-- Start Extracted entries --

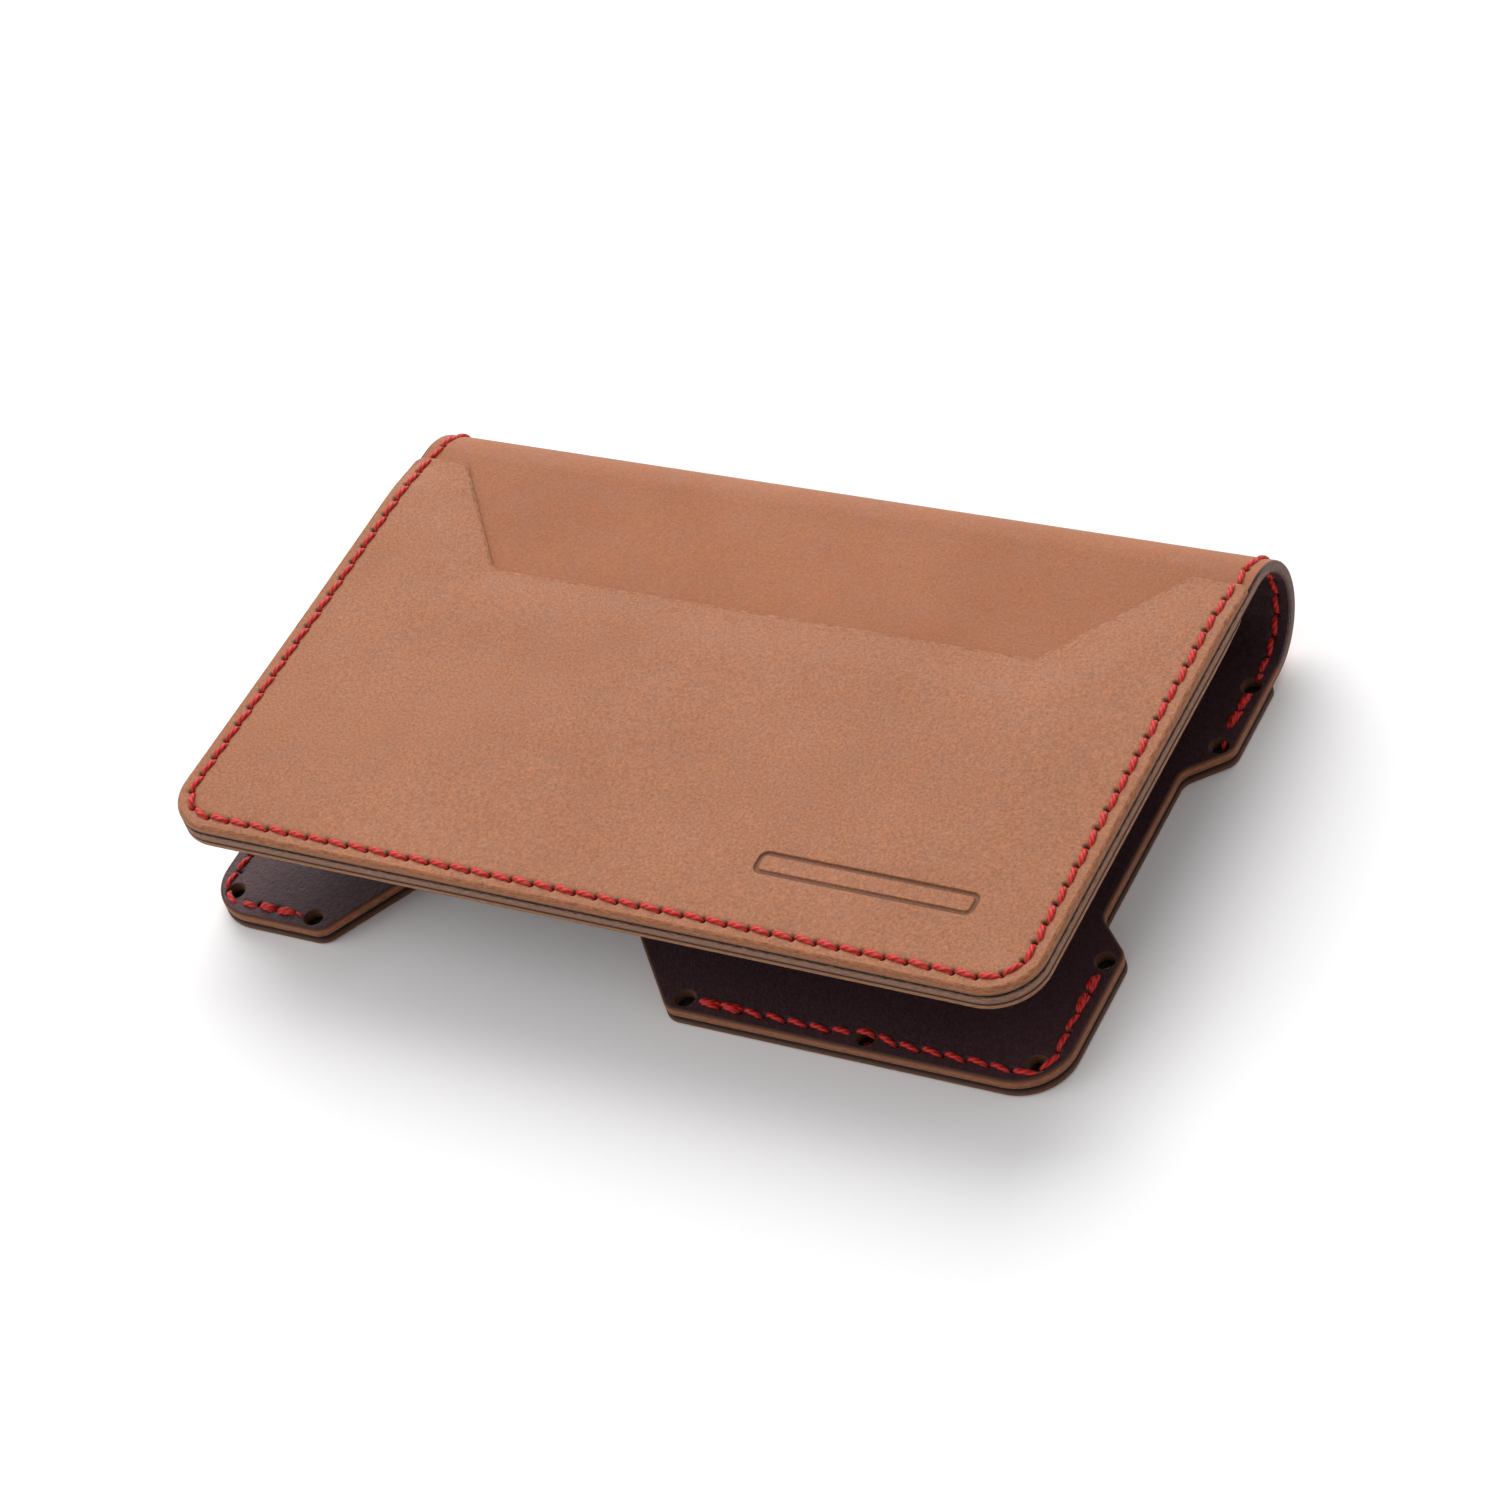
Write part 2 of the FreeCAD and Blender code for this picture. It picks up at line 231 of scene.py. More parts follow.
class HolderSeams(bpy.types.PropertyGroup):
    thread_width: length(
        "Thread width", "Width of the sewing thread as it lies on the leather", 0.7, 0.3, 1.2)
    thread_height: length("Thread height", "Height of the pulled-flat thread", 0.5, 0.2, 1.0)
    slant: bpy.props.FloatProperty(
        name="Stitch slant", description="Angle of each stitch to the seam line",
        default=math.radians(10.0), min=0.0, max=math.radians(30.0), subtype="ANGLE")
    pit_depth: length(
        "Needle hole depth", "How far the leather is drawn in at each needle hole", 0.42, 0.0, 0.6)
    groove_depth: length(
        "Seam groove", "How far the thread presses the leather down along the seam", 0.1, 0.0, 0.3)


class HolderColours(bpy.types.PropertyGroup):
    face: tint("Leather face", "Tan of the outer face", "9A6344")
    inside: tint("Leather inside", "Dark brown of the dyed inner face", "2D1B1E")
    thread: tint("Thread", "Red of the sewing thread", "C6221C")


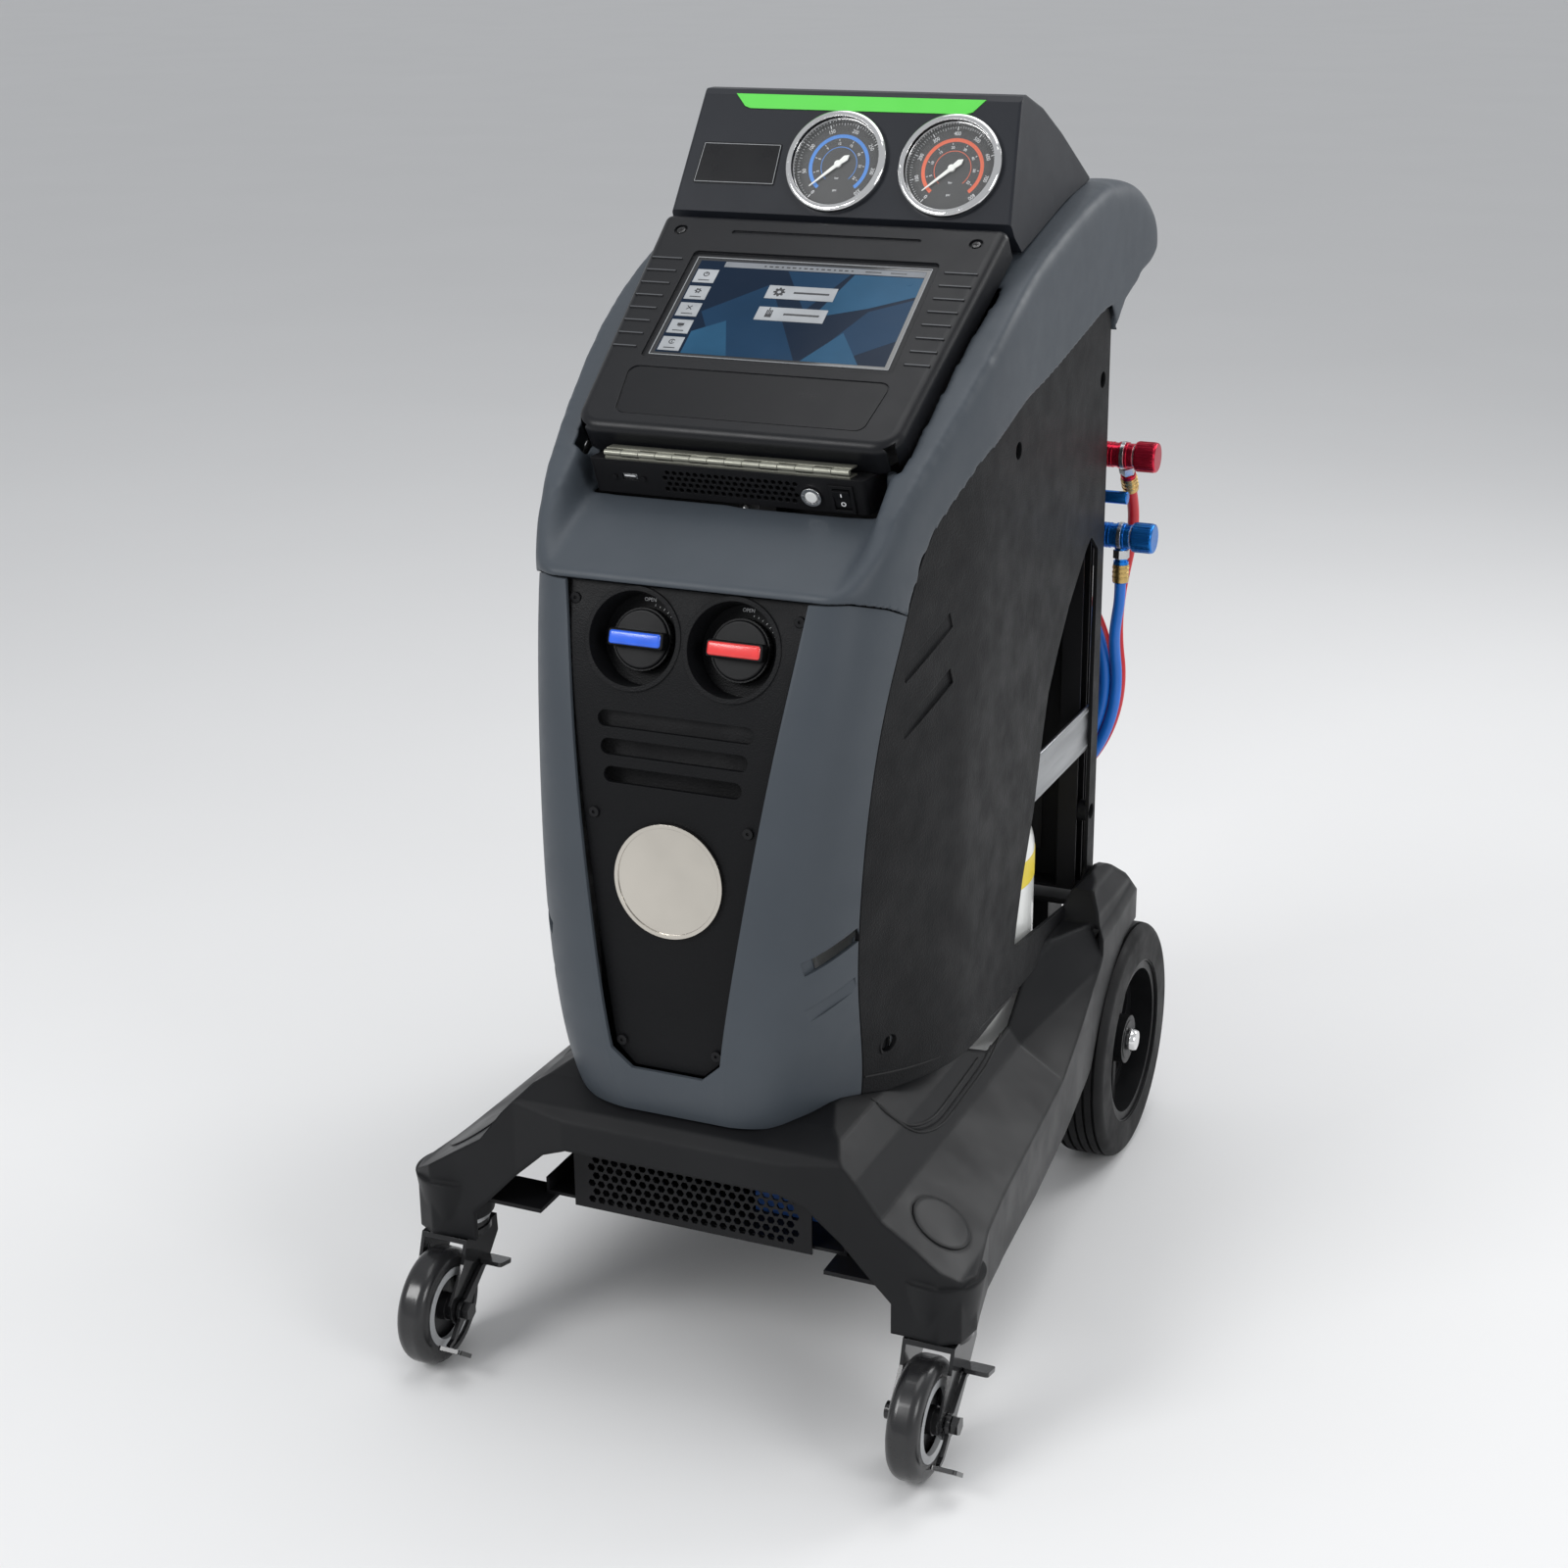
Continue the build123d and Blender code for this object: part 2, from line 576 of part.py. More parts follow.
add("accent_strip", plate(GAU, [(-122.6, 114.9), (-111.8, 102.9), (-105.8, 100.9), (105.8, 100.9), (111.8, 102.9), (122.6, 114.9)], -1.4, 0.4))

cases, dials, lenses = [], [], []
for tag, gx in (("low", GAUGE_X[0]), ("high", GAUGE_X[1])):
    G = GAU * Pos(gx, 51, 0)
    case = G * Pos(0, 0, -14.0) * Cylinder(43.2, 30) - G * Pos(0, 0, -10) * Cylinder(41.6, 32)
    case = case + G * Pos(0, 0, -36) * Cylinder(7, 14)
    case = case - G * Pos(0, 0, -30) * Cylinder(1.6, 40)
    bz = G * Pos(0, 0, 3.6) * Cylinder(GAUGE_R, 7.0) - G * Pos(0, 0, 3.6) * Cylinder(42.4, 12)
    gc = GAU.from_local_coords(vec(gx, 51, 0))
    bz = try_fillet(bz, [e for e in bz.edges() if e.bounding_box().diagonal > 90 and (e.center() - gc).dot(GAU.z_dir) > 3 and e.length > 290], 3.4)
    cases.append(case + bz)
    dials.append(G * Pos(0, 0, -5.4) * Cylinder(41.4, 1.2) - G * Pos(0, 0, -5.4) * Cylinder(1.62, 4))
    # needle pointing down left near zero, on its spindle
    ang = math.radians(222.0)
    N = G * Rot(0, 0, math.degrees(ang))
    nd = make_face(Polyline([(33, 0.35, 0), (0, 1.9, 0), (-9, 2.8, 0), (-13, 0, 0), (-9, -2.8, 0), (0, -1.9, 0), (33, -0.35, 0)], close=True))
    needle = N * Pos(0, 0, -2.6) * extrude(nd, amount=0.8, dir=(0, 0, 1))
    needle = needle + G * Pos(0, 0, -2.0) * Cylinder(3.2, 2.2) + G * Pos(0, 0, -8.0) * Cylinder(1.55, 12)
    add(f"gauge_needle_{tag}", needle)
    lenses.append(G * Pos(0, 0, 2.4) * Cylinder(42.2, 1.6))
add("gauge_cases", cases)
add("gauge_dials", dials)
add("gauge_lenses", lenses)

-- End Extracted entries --

Pick out each line above that includes "part" and show it.

Write part 2 of the FreeCAD and Blender code for this picture. It picks up at line 231 of scene.py. More parts follow.
Continue the build123d and Blender code for this object: part 2, from line 576 of part.py. More parts follow.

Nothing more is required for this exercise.